◆ Required work
Please quote the material exactly, every line of it.

--------------------

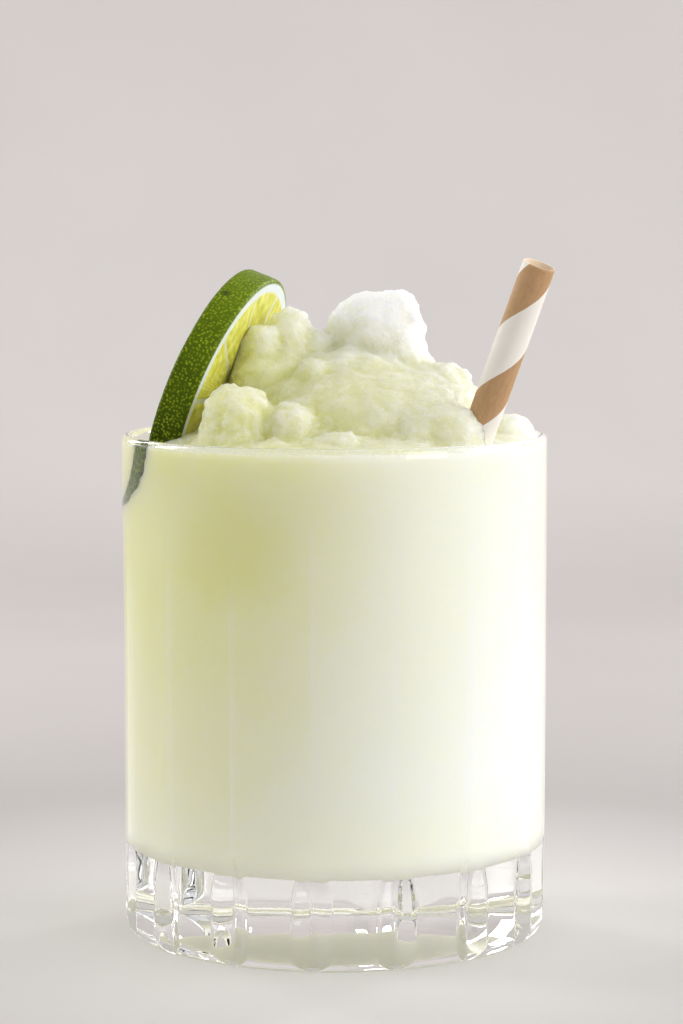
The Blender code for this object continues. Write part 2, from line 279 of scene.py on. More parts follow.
def put_points(mesh, points):
    mesh.vertices.foreach_set("co", points.astype(np.float32).ravel())
    mesh.update()


def distances(points):
    """How far each point is from the Z axis."""
    return np.hypot(points[:, 0], points[:, 1])


def angles_of(points):
    """The angle of each point round the tumbler, counted from the front to the right."""
    return np.arctan2(points[:, 0], -points[:, 1])


def fractal(points, size, octaves, seed):
    """Rough noise at each point, with features of about the given size."""
    offset = Vector((seed, seed * 1.7, seed * 0.3))
    out = np.empty(len(points))
    for i, point in enumerate(points):
        place = Vector(point) / size + offset
        out[i] = noise.fractal(place, 0.9, 2.1, octaves, noise_basis="PERLIN_ORIGINAL")
    return out


class Nodes:
    """Short ways to build the node tree of a material or a world."""

    def __init__(self, owner):
        owner.use_nodes = True
        self.owner = owner
        self.tree = owner.node_tree
        self.shader = self.tree.nodes.get("Principled BSDF")

    def add(self, kind, inputs=None, **settings):
        node = self.tree.nodes.new(kind)
        for key, value in settings.items():
            setattr(node, key, value)
        for key, value in (inputs or {}).items():
            if isinstance(value, bpy.types.NodeSocket):
                self.link(value, node.inputs[key])
            else:
                node.inputs[key].default_value = value
        return node

    def link(self, out, socket):
        self.tree.links.new(out, socket)

    def set(self, **values):
        for key, value in values.items():
            self.shader.inputs[key.replace("_", " ")].default_value = value

    def ramp(self, factor, stops):
        node = self.add("ShaderNodeValToRGB", {"Fac": factor})
        elements = node.color_ramp.elements
        while len(elements) < len(stops):
            elements.new(0.5)
        for element, (place, color) in zip(elements, stops):
            element.position = place
            element.color = color
        return node.outputs["Color"]

    def mix(self, factor, a, b):
        return self.add("ShaderNodeMix", {0: factor, 6: a, 7: b}, data_type="RGBA").outputs[2]

    def math(self, operation, a, b=0.0, c=0.0, clamp=False):
        node = self.add("ShaderNodeMath", {0: a, 1: b, 2: c}, operation=operation, use_clamp=clamp)
        return node.outputs[0]

    def vector_math(self, operation, a, b=(0.0, 0.0, 0.0)):
        node = self.add("ShaderNodeVectorMath", {0: a, 1: b}, operation=operation)
        return node.outputs["Value"]

    def noise(self, scale, vector, detail=3.0, roughness=0.5):
        inputs = {"Scale": scale, "Detail": detail, "Roughness": roughness, "Vector": vector}
        return self.add("ShaderNodeTexNoise", inputs).outputs["Fac"]

    def cells(self, scale, vector, randomness=1.0, dimensions="3D"):
        """Distance from the nearest of scattered points."""
        inputs = {"Scale": scale, "Vector": vector, "Randomness": randomness}
        node = self.add("ShaderNodeTexVoronoi", inputs, voronoi_dimensions=dimensions)
        return node.outputs["Distance"]

    def range(self, value, from_min, from_max, to_min=0.0, to_max=1.0):
        inputs = {"Value": value, "From Min": from_min, "From Max": from_max}
        inputs.update({"To Min": to_min, "To Max": to_max})
        return self.add("ShaderNodeMapRange", inputs).outputs["Result"]

    def bump(self, height, distance, strength, normal=None):
        inputs = {"Height": height, "Distance": distance, "Strength": strength}
        if normal is not None:
            inputs["Normal"] = normal
        return self.add("ShaderNodeBump", inputs).outputs["Normal"]

    def length(self, x, y):
        return self.math("SQRT", self.math("ADD", self.math("MULTIPLY", x, x), self.math("MULTIPLY", y, y)))

    def place(self):
        """The point's place in its piece's own axes, whole and as x, y and z."""
        whole = self.add("ShaderNodeTexCoord").outputs["Object"]
        split = self.add("ShaderNodeSeparateXYZ", {"Vector": whole})
        return whole, split.outputs["X"], split.outputs["Y"], split.outputs["Z"]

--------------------

◆ Expected output
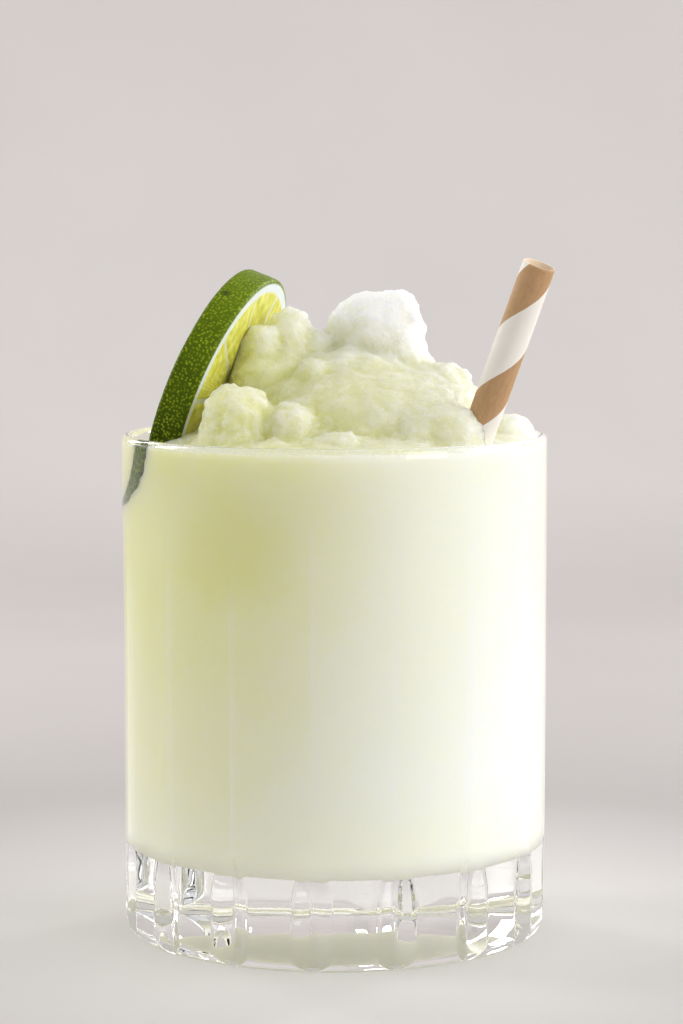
The Blender code for this object continues. Write part 2, from line 279 of scene.py on. More parts follow.
def put_points(mesh, points):
    mesh.vertices.foreach_set("co", points.astype(np.float32).ravel())
    mesh.update()


def distances(points):
    """How far each point is from the Z axis."""
    return np.hypot(points[:, 0], points[:, 1])


def angles_of(points):
    """The angle of each point round the tumbler, counted from the front to the right."""
    return np.arctan2(points[:, 0], -points[:, 1])


def fractal(points, size, octaves, seed):
    """Rough noise at each point, with features of about the given size."""
    offset = Vector((seed, seed * 1.7, seed * 0.3))
    out = np.empty(len(points))
    for i, point in enumerate(points):
        place = Vector(point) / size + offset
        out[i] = noise.fractal(place, 0.9, 2.1, octaves, noise_basis="PERLIN_ORIGINAL")
    return out


class Nodes:
    """Short ways to build the node tree of a material or a world."""

    def __init__(self, owner):
        owner.use_nodes = True
        self.owner = owner
        self.tree = owner.node_tree
        self.shader = self.tree.nodes.get("Principled BSDF")

    def add(self, kind, inputs=None, **settings):
        node = self.tree.nodes.new(kind)
        for key, value in settings.items():
            setattr(node, key, value)
        for key, value in (inputs or {}).items():
            if isinstance(value, bpy.types.NodeSocket):
                self.link(value, node.inputs[key])
            else:
                node.inputs[key].default_value = value
        return node

    def link(self, out, socket):
        self.tree.links.new(out, socket)

    def set(self, **values):
        for key, value in values.items():
            self.shader.inputs[key.replace("_", " ")].default_value = value

    def ramp(self, factor, stops):
        node = self.add("ShaderNodeValToRGB", {"Fac": factor})
        elements = node.color_ramp.elements
        while len(elements) < len(stops):
            elements.new(0.5)
        for element, (place, color) in zip(elements, stops):
            element.position = place
            element.color = color
        return node.outputs["Color"]

    def mix(self, factor, a, b):
        return self.add("ShaderNodeMix", {0: factor, 6: a, 7: b}, data_type="RGBA").outputs[2]

    def math(self, operation, a, b=0.0, c=0.0, clamp=False):
        node = self.add("ShaderNodeMath", {0: a, 1: b, 2: c}, operation=operation, use_clamp=clamp)
        return node.outputs[0]

    def vector_math(self, operation, a, b=(0.0, 0.0, 0.0)):
        node = self.add("ShaderNodeVectorMath", {0: a, 1: b}, operation=operation)
        return node.outputs["Value"]

    def noise(self, scale, vector, detail=3.0, roughness=0.5):
        inputs = {"Scale": scale, "Detail": detail, "Roughness": roughness, "Vector": vector}
        return self.add("ShaderNodeTexNoise", inputs).outputs["Fac"]

    def cells(self, scale, vector, randomness=1.0, dimensions="3D"):
        """Distance from the nearest of scattered points."""
        inputs = {"Scale": scale, "Vector": vector, "Randomness": randomness}
        node = self.add("ShaderNodeTexVoronoi", inputs, voronoi_dimensions=dimensions)
        return node.outputs["Distance"]

    def range(self, value, from_min, from_max, to_min=0.0, to_max=1.0):
        inputs = {"Value": value, "From Min": from_min, "From Max": from_max}
        inputs.update({"To Min": to_min, "To Max": to_max})
        return self.add("ShaderNodeMapRange", inputs).outputs["Result"]

    def bump(self, height, distance, strength, normal=None):
        inputs = {"Height": height, "Distance": distance, "Strength": strength}
        if normal is not None:
            inputs["Normal"] = normal
        return self.add("ShaderNodeBump", inputs).outputs["Normal"]

    def length(self, x, y):
        return self.math("SQRT", self.math("ADD", self.math("MULTIPLY", x, x), self.math("MULTIPLY", y, y)))

    def place(self):
        """The point's place in its piece's own axes, whole and as x, y and z."""
        whole = self.add("ShaderNodeTexCoord").outputs["Object"]
        split = self.add("ShaderNodeSeparateXYZ", {"Vector": whole})
        return whole, split.outputs["X"], split.outputs["Y"], split.outputs["Z"]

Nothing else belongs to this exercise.